Task 4 – Discover Stress Points in a Transit Agency’s Family of Services
The objective of this task is to collectively review findings in the literature review, survey results and in-depth agency analyses to identify which transit service types may be more likely to experience greater demand in times of rising gas prices. For example, peak hour limited stop express routes from suburban residential areas to employment centers may have increased transit demand during these times.
Task 5 – Develop Strategies for Coping with Gas Price Driven Transit Demand
This task will build upon the findings in the previous tasks and provide strategies with associated actions that transit providers both have and could use to proactively address fuel price driven transit demand. The purpose of this task to provide research that can be applied to maximize transit ridership and preserve customer satisfaction at the agency level.
Task 6 – Summarize Findings and Deliver Draft Final Report
The final task of the research will summarize the results of the previous tasks in a final report. The report will be designed in a clear and concise summary format that will facilitate easy reading and application by FDOT project managers and public transit professionals.
The draft final report will be edited for grammar, clarity, organization, and readability by the director of the National Center for Transit Research prior to submission to the Department for technical approval. The editor providing the review will sign a cover sheet attesting to such review prior to submission. The provision for editorial services will be the Principal Investigator’s responsibility (the author or a designated party may perform the review). A well-written, high-quality report will be submitted. The only changes allowable between the draft final report and the final report will be those changes requested by the Project Manager and the Research Center. CUTR will coordinate the project with the project manager to ensure that the scope and activities are consistent with Florida DOT’s Public Transit Office’s goals and objectives.

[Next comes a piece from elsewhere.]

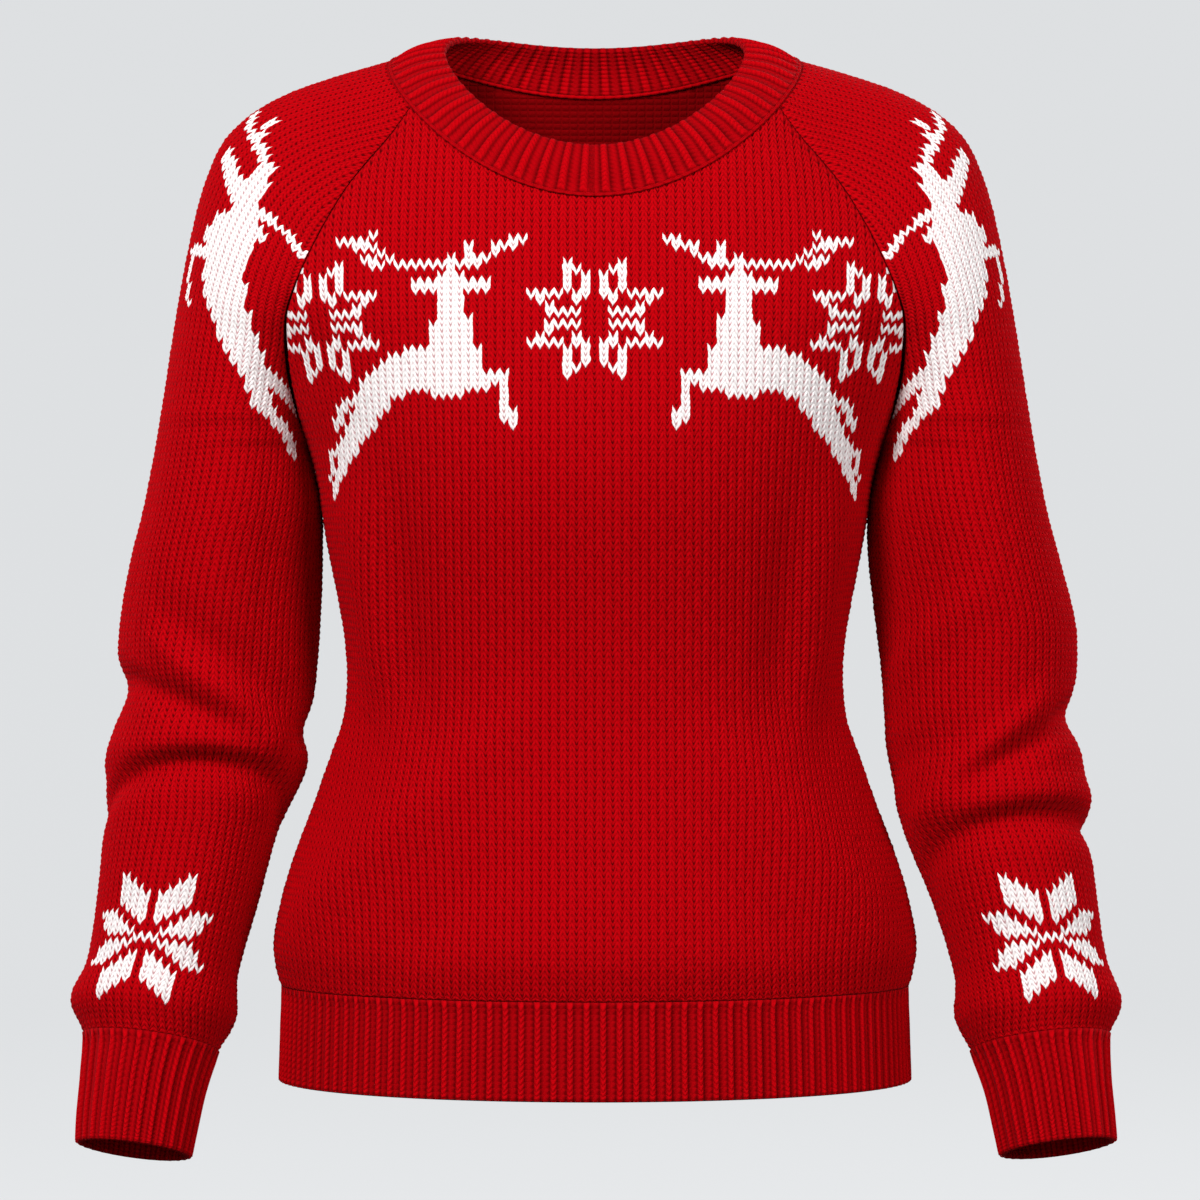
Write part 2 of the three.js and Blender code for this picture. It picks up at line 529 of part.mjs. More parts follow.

Work not included in this scope of service is not to be performed and will not be subject to compensation by the Department.
Project Kickoff Meeting
Upon project execution, the CUTR principal investigator will coordinate a kick-off meeting with the FDOT project manager and prepare an agenda and participant invitation list. This kick-off meeting shall be scheduled to occur within the first 30 days of execution by the university. The preferred method for the kick-off meeting is via teleconference or video conference. As a minimum, the project manager and the principal investigator will attend. The Research Center staff must be advised of the meeting and given the option to attend. Other parties may be invited, as appropriate. The subject of the meeting will be to review and discuss the project’s tasks, schedule, milestones, deliverables, reporting requirements, and deployment plan. A summary of the kick-off meeting shall be included in the first progress report.
Quarterly Progress Reports CUTR will submit quarterly progress reports to the FDOT Research Center. The first report will cover the activity that occurred in the 90 days following the issuance of the task work order. Reports should be submitted within 30 days of the end of the reporting period. Reports are due even if little or no progress has occurred (in which case, the report should explain delays and/or lack of progress). Progress reports will be sent in MS Word format to Sandra Bell, firstname.lastname@example.org.
Progress reports must include the following information:
- Contract number, task work order number, and title
- Work performed during the period being reported
- Work to be performed in the following period
- Anticipated modifications (i.e., to funding, schedule, or scope).
- A progress schedule updated to reflect activities for the period being reported.
*To effectively track the project-related emails, the project contract number and title are required in the subject of the email to FDOT Project Managers. Failure to submit progress reports in a timely manner may result in termination of the work order.
Draft Final Report The Draft Final Report is due 90 days prior to the end date of the task work order. The draft final report will be submitted to Sandra Bell, email@example.com. It will be edited for technical accuracy, grammar, clarity, organization, and format prior to submission to the Department for technical approval. The Draft final report shall be prepared in accordance with the “Guidelines for Preparing Draft Final and Final Reports” posted at http://www.dot.state.fl.us/research%2Dcenter/Program_Information/Guidelines%20for%20Preparing%20a%20Final%20Report%2012-07.pdf.
Closeout Meeting – A closeout meeting shall be scheduled to occur within the final 30 days of the project. The purpose of the closeout meeting is to conduct a project performance review, discuss the deployment plan, and next steps. Attendees shall include, as a minimum, the project manager, the principal investigator, and the Research Center performance coordinator.
Final Report Once the draft final report has been approved, the university shall prepare the final report. The university will deliver a minimum eight (8) copies on CD or DVD – seven (7) CDs should contain the final report in PDF format, one (1) CD should contain the final report in PDF format, MS Word format and a Summary of the Final Report. The CD/DVDs should be labeled in a professional manner and include at a minimum the contract number, task work order number, project title and date.
The final report is due no later than the end date of the task work order and should be delivered to the following address:
The Florida Department of Transportation
Research Center, MS 30
605 Suwannee Street
Tallahassee, FL 32399-0450
IV. Project Schedule
Start Date: January 2012 Expected End Date: July 2013
V. Project Budget
Total Lump Sum Amount (Salaries and Benefits) $74,998.62
Cost Reimbursable Subtotal $0.00
Indirect Cost (subtotal x 10%) $0.00
Total Project Cost $74,998.62
No equipment is anticipated nor requested for the completion of this study.
No travel is anticipated for this project. All travel shall be in accordance with Section 112.061, Florida Statutes. FDOT employees may not travel on research contracts.
This project will be managed by Justin Begley, with direction provided by Rob Gregg, both of the CUTR Transit Management and Innovation team. The remainder of assigned staff will include Mark Mistretta, Research Associate, Melissa DeLeon, Research Assistant and Brian Warren, Undergraduate Student. Graduate student Christopher Cochran will provide GIS mapping support.